## What needs to be done
Give the entries again, word for word.

## The records
☆ ☆ ☆ ☆ ☆ ☆ ☆

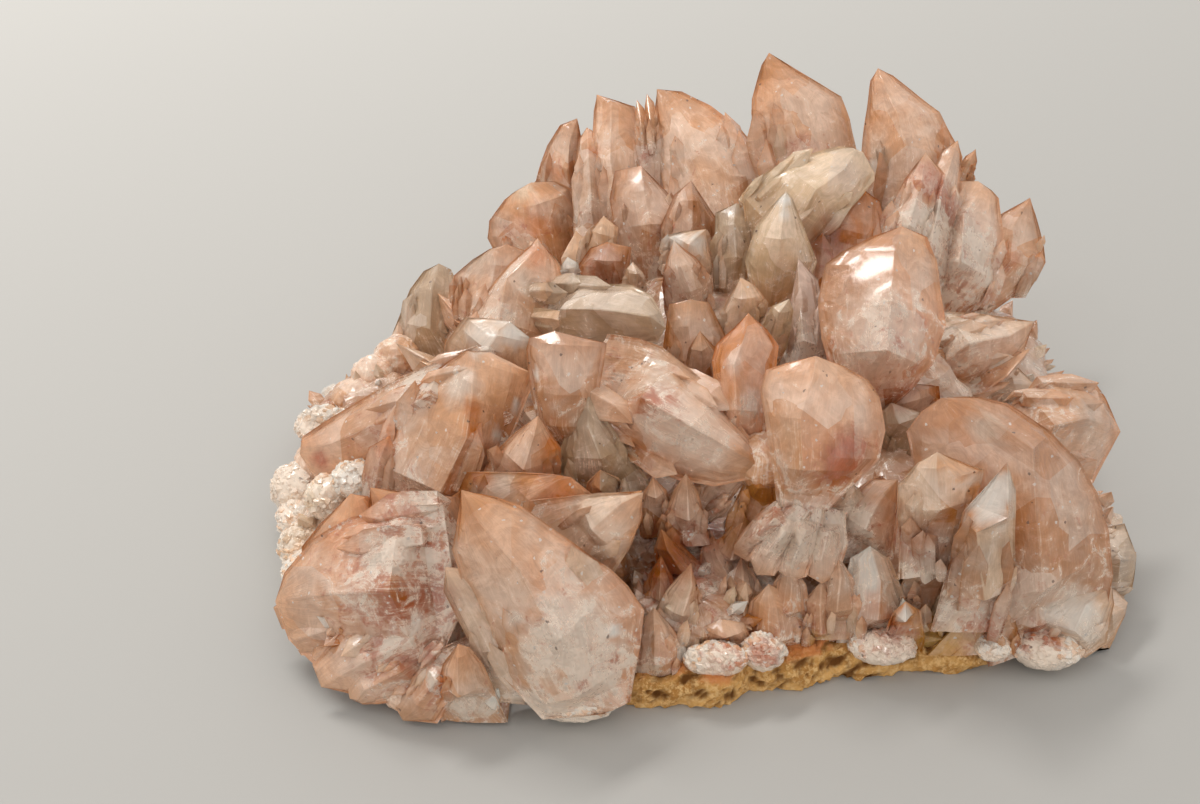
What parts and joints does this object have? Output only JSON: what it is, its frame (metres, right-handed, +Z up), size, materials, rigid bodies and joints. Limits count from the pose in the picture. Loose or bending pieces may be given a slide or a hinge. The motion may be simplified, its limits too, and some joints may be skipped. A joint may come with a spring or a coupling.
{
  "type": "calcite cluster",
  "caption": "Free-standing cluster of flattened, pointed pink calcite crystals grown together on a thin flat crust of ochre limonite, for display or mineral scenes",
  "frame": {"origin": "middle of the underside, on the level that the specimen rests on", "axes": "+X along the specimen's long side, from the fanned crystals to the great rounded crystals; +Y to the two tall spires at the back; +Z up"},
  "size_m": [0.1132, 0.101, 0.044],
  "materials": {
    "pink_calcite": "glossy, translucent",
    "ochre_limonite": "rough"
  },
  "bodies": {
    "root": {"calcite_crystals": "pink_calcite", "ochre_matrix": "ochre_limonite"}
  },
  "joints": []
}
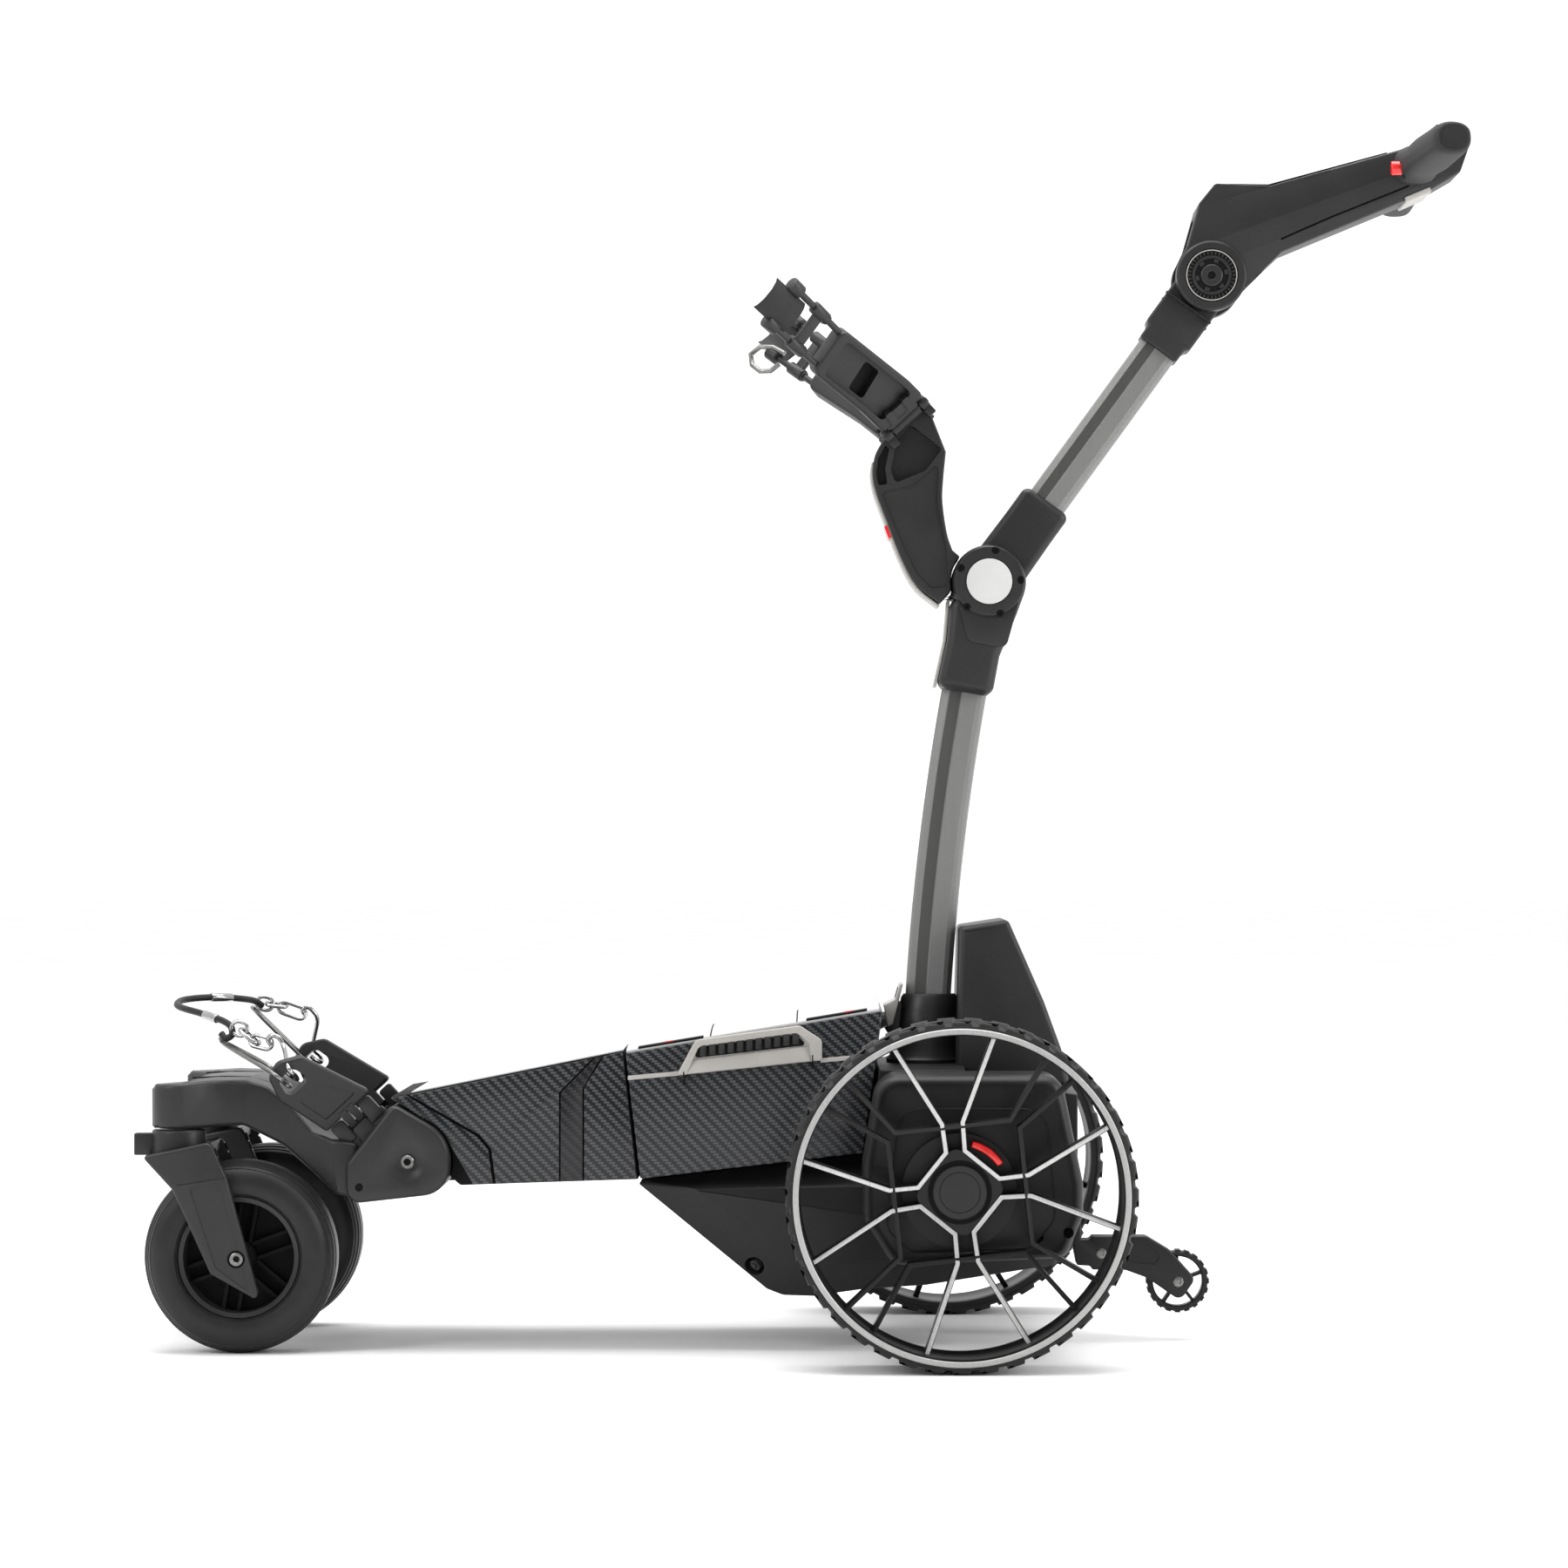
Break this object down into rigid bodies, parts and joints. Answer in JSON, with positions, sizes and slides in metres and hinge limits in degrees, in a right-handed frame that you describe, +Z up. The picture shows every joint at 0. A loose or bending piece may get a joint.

☆ ☆ ☆ ☆ ☆ ☆ ☆

## Reply
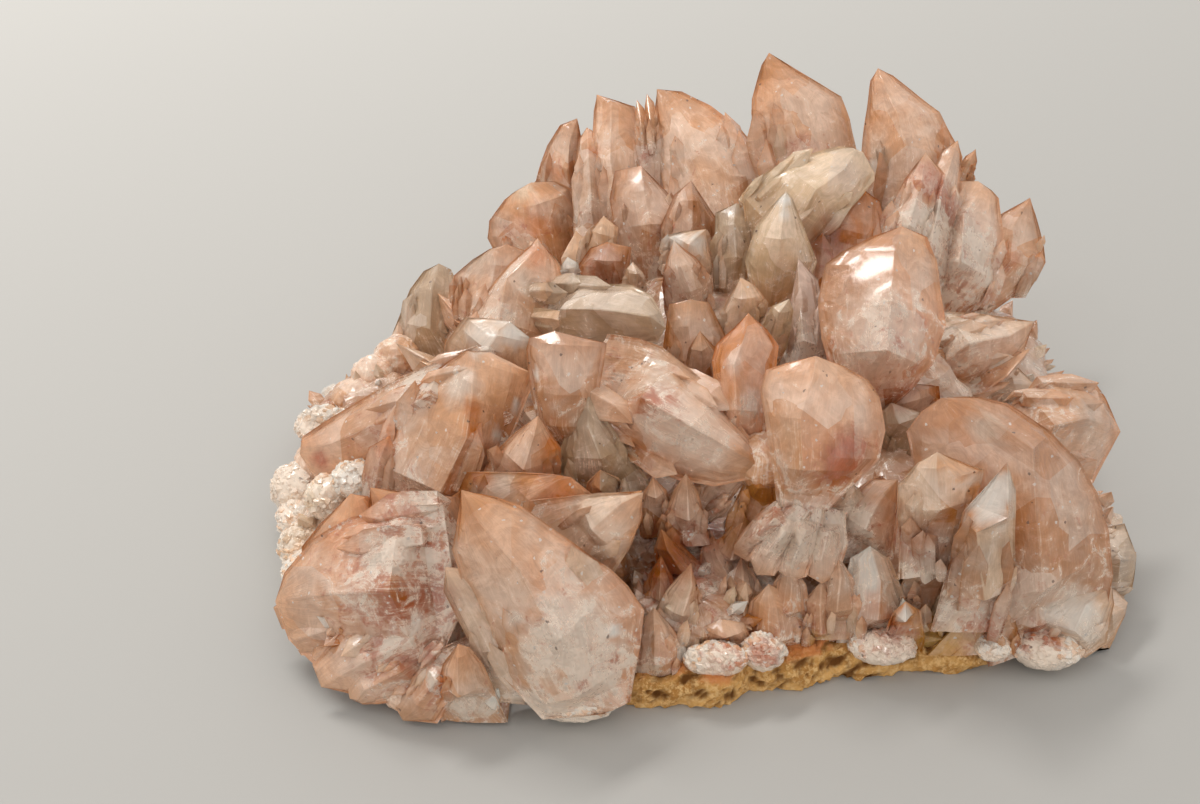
What parts and joints does this object have? Output only JSON: what it is, its frame (metres, right-handed, +Z up), size, materials, rigid bodies and joints. Limits count from the pose in the picture. Loose or bending pieces may be given a slide or a hinge. The motion may be simplified, its limits too, and some joints may be skipped. A joint may come with a spring or a coupling.
{
  "type": "calcite cluster",
  "caption": "Free-standing cluster of flattened, pointed pink calcite crystals grown together on a thin flat crust of ochre limonite, for display or mineral scenes",
  "frame": {"origin": "middle of the underside, on the level that the specimen rests on", "axes": "+X along the specimen's long side, from the fanned crystals to the great rounded crystals; +Y to the two tall spires at the back; +Z up"},
  "size_m": [0.1132, 0.101, 0.044],
  "materials": {
    "pink_calcite": "glossy, translucent",
    "ochre_limonite": "rough"
  },
  "bodies": {
    "root": {"calcite_crystals": "pink_calcite", "ochre_matrix": "ochre_limonite"}
  },
  "joints": []
}
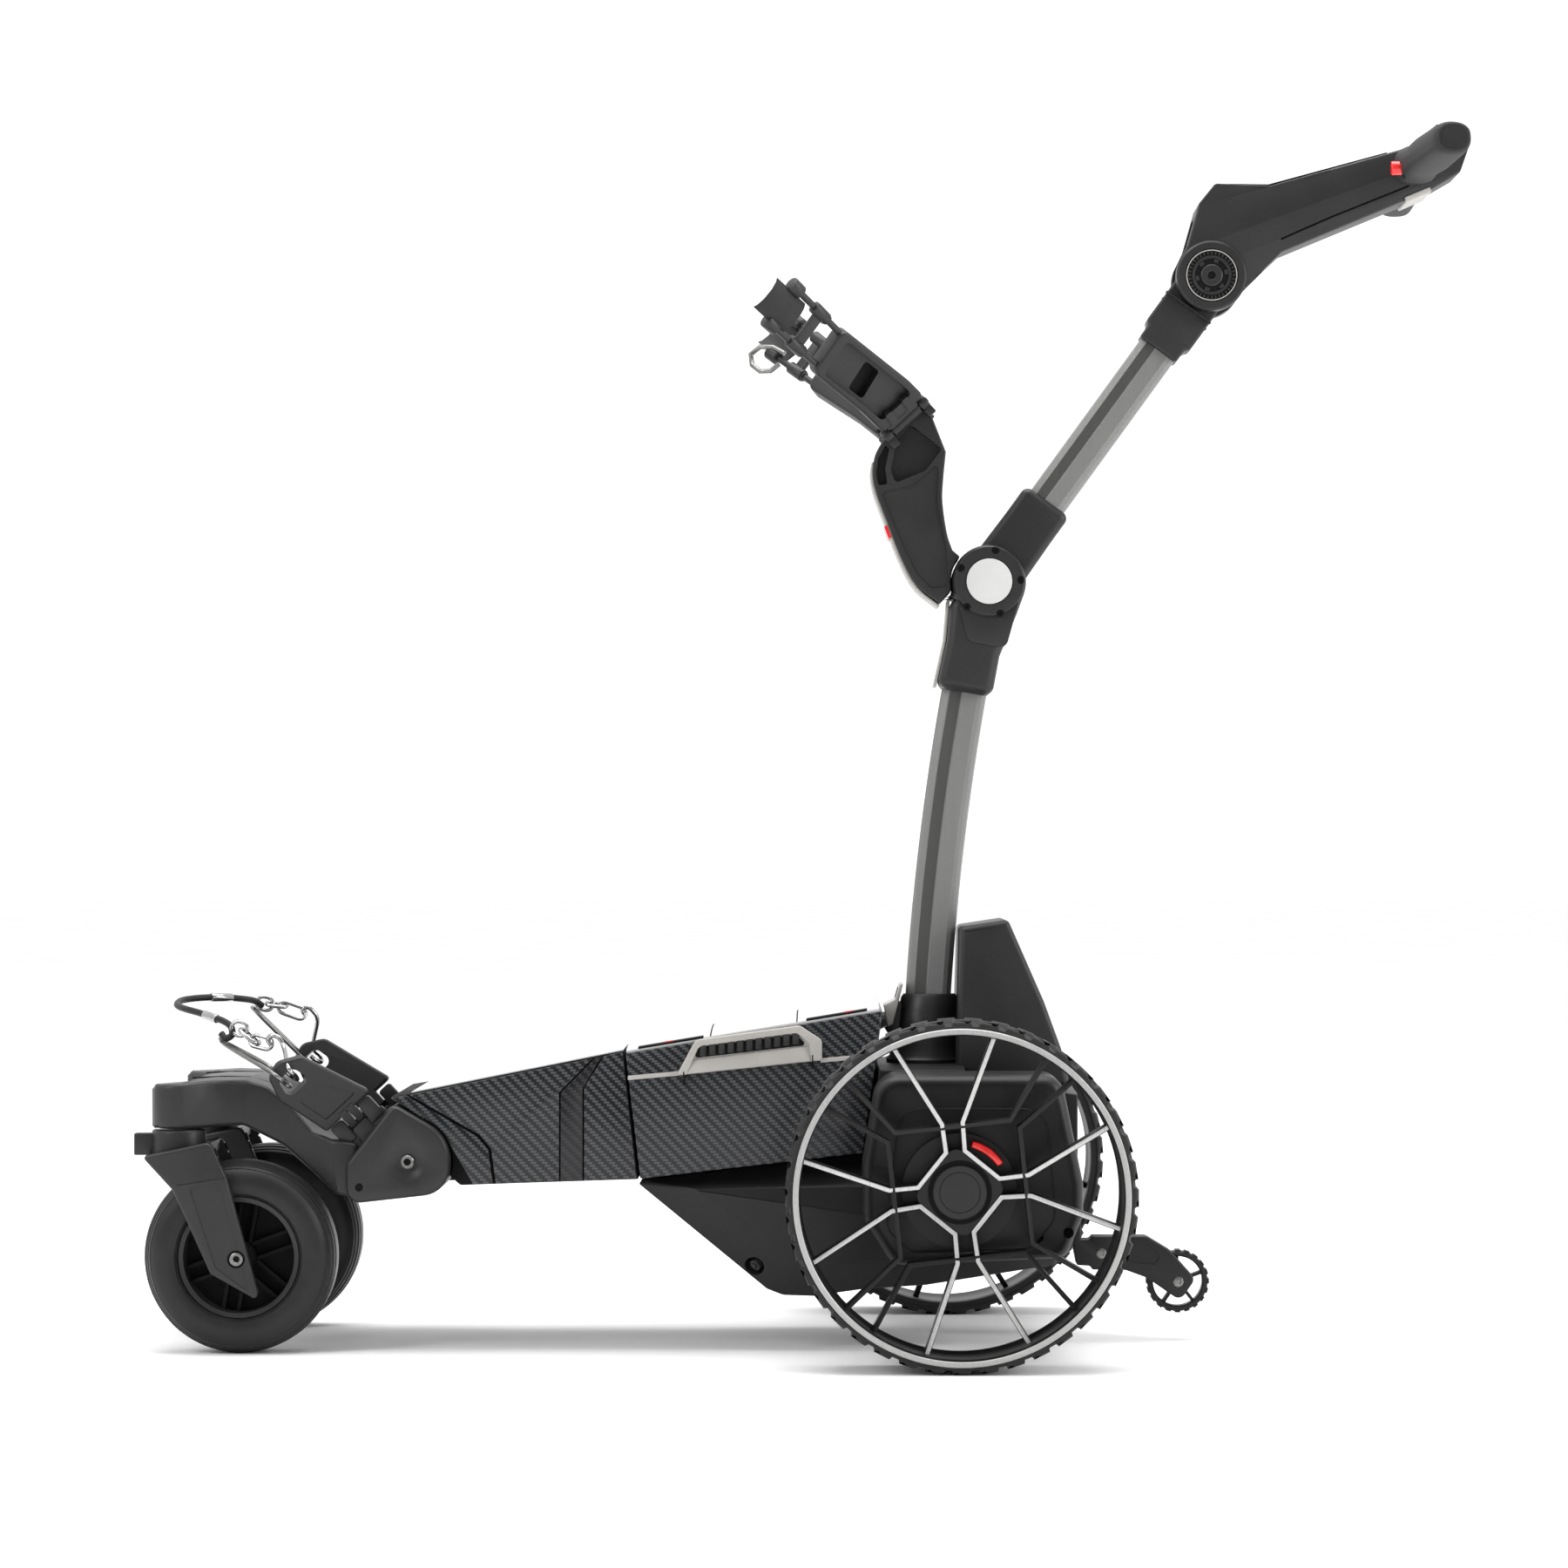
Break this object down into rigid bodies, parts and joints. Answer in JSON, with positions, sizes and slides in metres and hinge limits in degrees, in a right-handed frame that you describe, +Z up. The picture shows every joint at 0. A loose or bending piece may get a joint.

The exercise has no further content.